(JSON records of objects)
◇ ◇ ◇ ◇ ◇ ◇ ◇

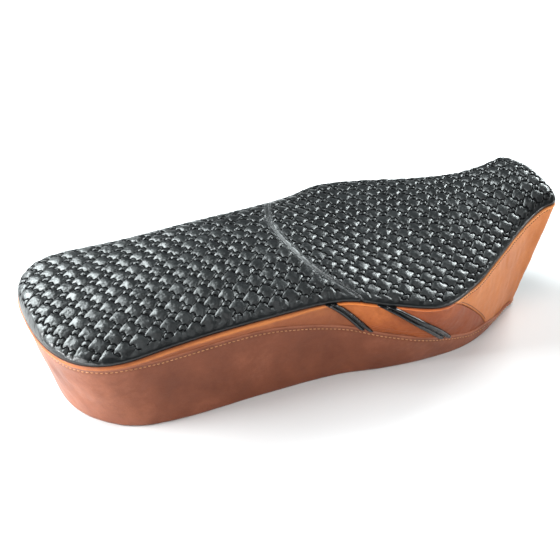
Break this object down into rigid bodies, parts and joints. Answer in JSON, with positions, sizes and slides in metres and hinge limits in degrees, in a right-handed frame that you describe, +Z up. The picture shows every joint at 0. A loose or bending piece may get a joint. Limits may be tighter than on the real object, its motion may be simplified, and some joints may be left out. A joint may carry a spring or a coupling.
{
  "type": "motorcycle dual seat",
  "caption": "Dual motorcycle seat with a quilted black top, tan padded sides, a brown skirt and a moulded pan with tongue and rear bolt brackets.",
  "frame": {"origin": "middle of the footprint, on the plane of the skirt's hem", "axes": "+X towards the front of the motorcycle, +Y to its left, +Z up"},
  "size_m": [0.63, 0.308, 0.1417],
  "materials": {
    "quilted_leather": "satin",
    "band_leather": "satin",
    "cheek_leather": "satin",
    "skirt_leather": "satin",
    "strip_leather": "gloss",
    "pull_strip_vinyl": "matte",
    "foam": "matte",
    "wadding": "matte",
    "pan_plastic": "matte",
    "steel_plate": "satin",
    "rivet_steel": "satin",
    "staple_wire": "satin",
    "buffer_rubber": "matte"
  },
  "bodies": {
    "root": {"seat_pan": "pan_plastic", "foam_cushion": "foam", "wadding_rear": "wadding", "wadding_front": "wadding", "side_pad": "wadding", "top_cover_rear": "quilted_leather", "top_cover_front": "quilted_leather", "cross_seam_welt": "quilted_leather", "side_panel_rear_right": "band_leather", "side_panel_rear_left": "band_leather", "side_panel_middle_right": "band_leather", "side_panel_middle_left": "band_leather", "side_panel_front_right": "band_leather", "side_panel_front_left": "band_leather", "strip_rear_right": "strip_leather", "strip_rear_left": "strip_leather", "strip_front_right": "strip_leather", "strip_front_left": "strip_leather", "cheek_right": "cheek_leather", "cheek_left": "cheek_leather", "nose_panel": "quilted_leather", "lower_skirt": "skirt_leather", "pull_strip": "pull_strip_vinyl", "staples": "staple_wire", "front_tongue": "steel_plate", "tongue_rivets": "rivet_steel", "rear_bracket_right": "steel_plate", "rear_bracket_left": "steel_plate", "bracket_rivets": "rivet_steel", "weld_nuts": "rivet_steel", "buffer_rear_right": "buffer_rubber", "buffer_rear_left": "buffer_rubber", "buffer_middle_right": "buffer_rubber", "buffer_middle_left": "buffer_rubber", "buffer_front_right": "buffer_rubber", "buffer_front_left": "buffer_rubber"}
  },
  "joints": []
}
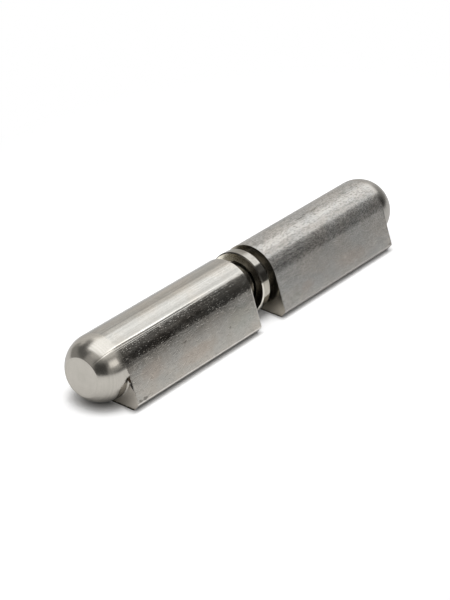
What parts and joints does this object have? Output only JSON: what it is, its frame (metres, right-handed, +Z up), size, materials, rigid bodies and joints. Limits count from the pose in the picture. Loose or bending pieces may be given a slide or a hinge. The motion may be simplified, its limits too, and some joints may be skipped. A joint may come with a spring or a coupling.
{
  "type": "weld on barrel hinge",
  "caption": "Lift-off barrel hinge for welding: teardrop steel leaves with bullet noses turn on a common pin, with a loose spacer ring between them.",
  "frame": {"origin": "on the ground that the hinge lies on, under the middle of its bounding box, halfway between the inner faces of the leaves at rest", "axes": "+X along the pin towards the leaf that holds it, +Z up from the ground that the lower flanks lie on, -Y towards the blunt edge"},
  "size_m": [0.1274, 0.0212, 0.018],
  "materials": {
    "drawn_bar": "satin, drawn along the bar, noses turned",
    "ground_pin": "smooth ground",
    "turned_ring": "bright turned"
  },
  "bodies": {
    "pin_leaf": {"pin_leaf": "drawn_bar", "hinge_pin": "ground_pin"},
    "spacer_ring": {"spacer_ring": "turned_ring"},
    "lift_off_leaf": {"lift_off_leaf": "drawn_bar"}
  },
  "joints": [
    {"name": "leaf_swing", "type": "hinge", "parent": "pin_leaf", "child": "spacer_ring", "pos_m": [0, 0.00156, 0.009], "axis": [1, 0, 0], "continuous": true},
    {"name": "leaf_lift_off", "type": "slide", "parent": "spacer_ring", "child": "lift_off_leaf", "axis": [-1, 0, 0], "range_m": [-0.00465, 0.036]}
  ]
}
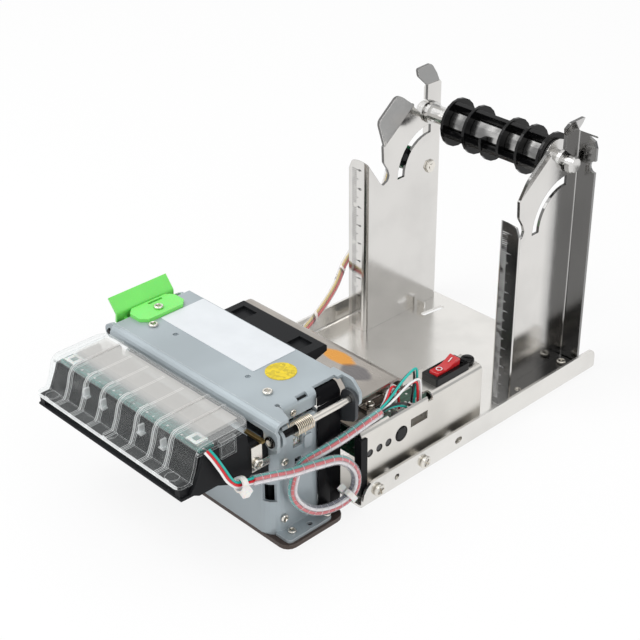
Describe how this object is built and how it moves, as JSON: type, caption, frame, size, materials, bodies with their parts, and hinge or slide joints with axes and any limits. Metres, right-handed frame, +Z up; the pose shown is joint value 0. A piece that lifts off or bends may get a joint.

◇ ◇ ◇ ◇ ◇ ◇ ◇

◆ Short exercise ◆
All entries shown above should be printed again exactly.

◆ Output for this task ◆
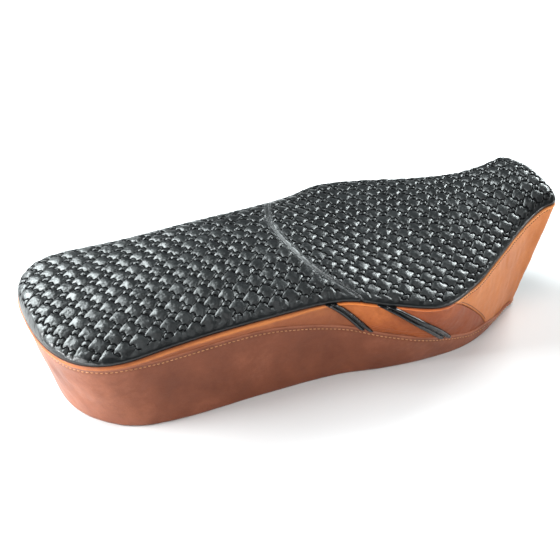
Break this object down into rigid bodies, parts and joints. Answer in JSON, with positions, sizes and slides in metres and hinge limits in degrees, in a right-handed frame that you describe, +Z up. The picture shows every joint at 0. A loose or bending piece may get a joint. Limits may be tighter than on the real object, its motion may be simplified, and some joints may be left out. A joint may carry a spring or a coupling.
{
  "type": "motorcycle dual seat",
  "caption": "Dual motorcycle seat with a quilted black top, tan padded sides, a brown skirt and a moulded pan with tongue and rear bolt brackets.",
  "frame": {"origin": "middle of the footprint, on the plane of the skirt's hem", "axes": "+X towards the front of the motorcycle, +Y to its left, +Z up"},
  "size_m": [0.63, 0.308, 0.1417],
  "materials": {
    "quilted_leather": "satin",
    "band_leather": "satin",
    "cheek_leather": "satin",
    "skirt_leather": "satin",
    "strip_leather": "gloss",
    "pull_strip_vinyl": "matte",
    "foam": "matte",
    "wadding": "matte",
    "pan_plastic": "matte",
    "steel_plate": "satin",
    "rivet_steel": "satin",
    "staple_wire": "satin",
    "buffer_rubber": "matte"
  },
  "bodies": {
    "root": {"seat_pan": "pan_plastic", "foam_cushion": "foam", "wadding_rear": "wadding", "wadding_front": "wadding", "side_pad": "wadding", "top_cover_rear": "quilted_leather", "top_cover_front": "quilted_leather", "cross_seam_welt": "quilted_leather", "side_panel_rear_right": "band_leather", "side_panel_rear_left": "band_leather", "side_panel_middle_right": "band_leather", "side_panel_middle_left": "band_leather", "side_panel_front_right": "band_leather", "side_panel_front_left": "band_leather", "strip_rear_right": "strip_leather", "strip_rear_left": "strip_leather", "strip_front_right": "strip_leather", "strip_front_left": "strip_leather", "cheek_right": "cheek_leather", "cheek_left": "cheek_leather", "nose_panel": "quilted_leather", "lower_skirt": "skirt_leather", "pull_strip": "pull_strip_vinyl", "staples": "staple_wire", "front_tongue": "steel_plate", "tongue_rivets": "rivet_steel", "rear_bracket_right": "steel_plate", "rear_bracket_left": "steel_plate", "bracket_rivets": "rivet_steel", "weld_nuts": "rivet_steel", "buffer_rear_right": "buffer_rubber", "buffer_rear_left": "buffer_rubber", "buffer_middle_right": "buffer_rubber", "buffer_middle_left": "buffer_rubber", "buffer_front_right": "buffer_rubber", "buffer_front_left": "buffer_rubber"}
  },
  "joints": []
}
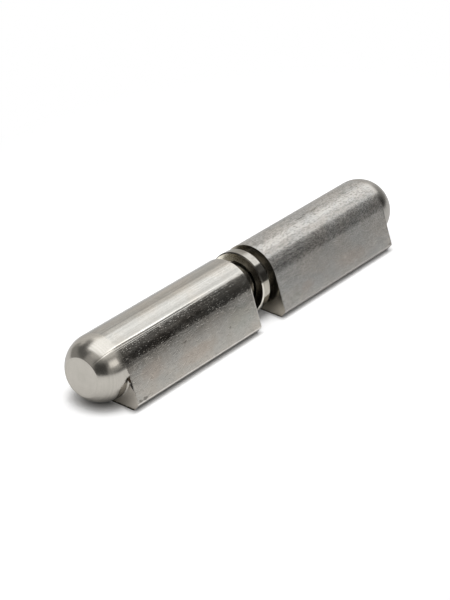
What parts and joints does this object have? Output only JSON: what it is, its frame (metres, right-handed, +Z up), size, materials, rigid bodies and joints. Limits count from the pose in the picture. Loose or bending pieces may be given a slide or a hinge. The motion may be simplified, its limits too, and some joints may be skipped. A joint may come with a spring or a coupling.
{
  "type": "weld on barrel hinge",
  "caption": "Lift-off barrel hinge for welding: teardrop steel leaves with bullet noses turn on a common pin, with a loose spacer ring between them.",
  "frame": {"origin": "on the ground that the hinge lies on, under the middle of its bounding box, halfway between the inner faces of the leaves at rest", "axes": "+X along the pin towards the leaf that holds it, +Z up from the ground that the lower flanks lie on, -Y towards the blunt edge"},
  "size_m": [0.1274, 0.0212, 0.018],
  "materials": {
    "drawn_bar": "satin, drawn along the bar, noses turned",
    "ground_pin": "smooth ground",
    "turned_ring": "bright turned"
  },
  "bodies": {
    "pin_leaf": {"pin_leaf": "drawn_bar", "hinge_pin": "ground_pin"},
    "spacer_ring": {"spacer_ring": "turned_ring"},
    "lift_off_leaf": {"lift_off_leaf": "drawn_bar"}
  },
  "joints": [
    {"name": "leaf_swing", "type": "hinge", "parent": "pin_leaf", "child": "spacer_ring", "pos_m": [0, 0.00156, 0.009], "axis": [1, 0, 0], "continuous": true},
    {"name": "leaf_lift_off", "type": "slide", "parent": "spacer_ring", "child": "lift_off_leaf", "axis": [-1, 0, 0], "range_m": [-0.00465, 0.036]}
  ]
}
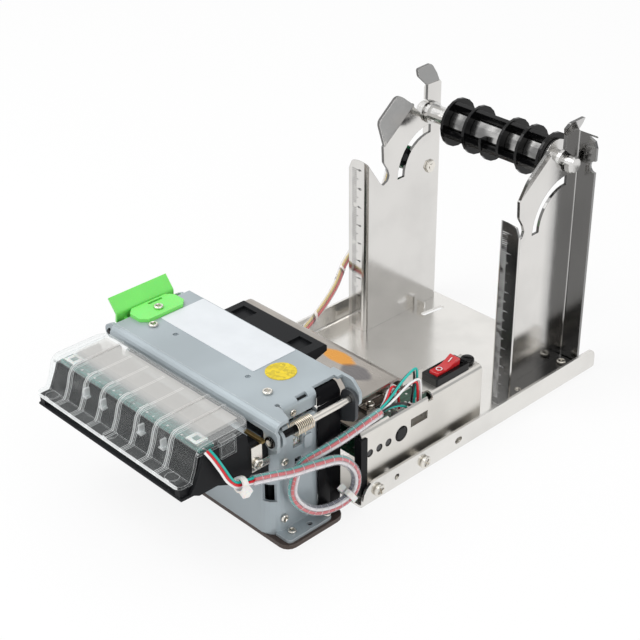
Describe how this object is built and how it moves, as JSON: type, caption, frame, size, materials, bodies with their parts, and hinge or slide joints with axes and any limits. Metres, right-handed frame, +Z up; the pose shown is joint value 0. A piece that lifts off or bends may get a joint.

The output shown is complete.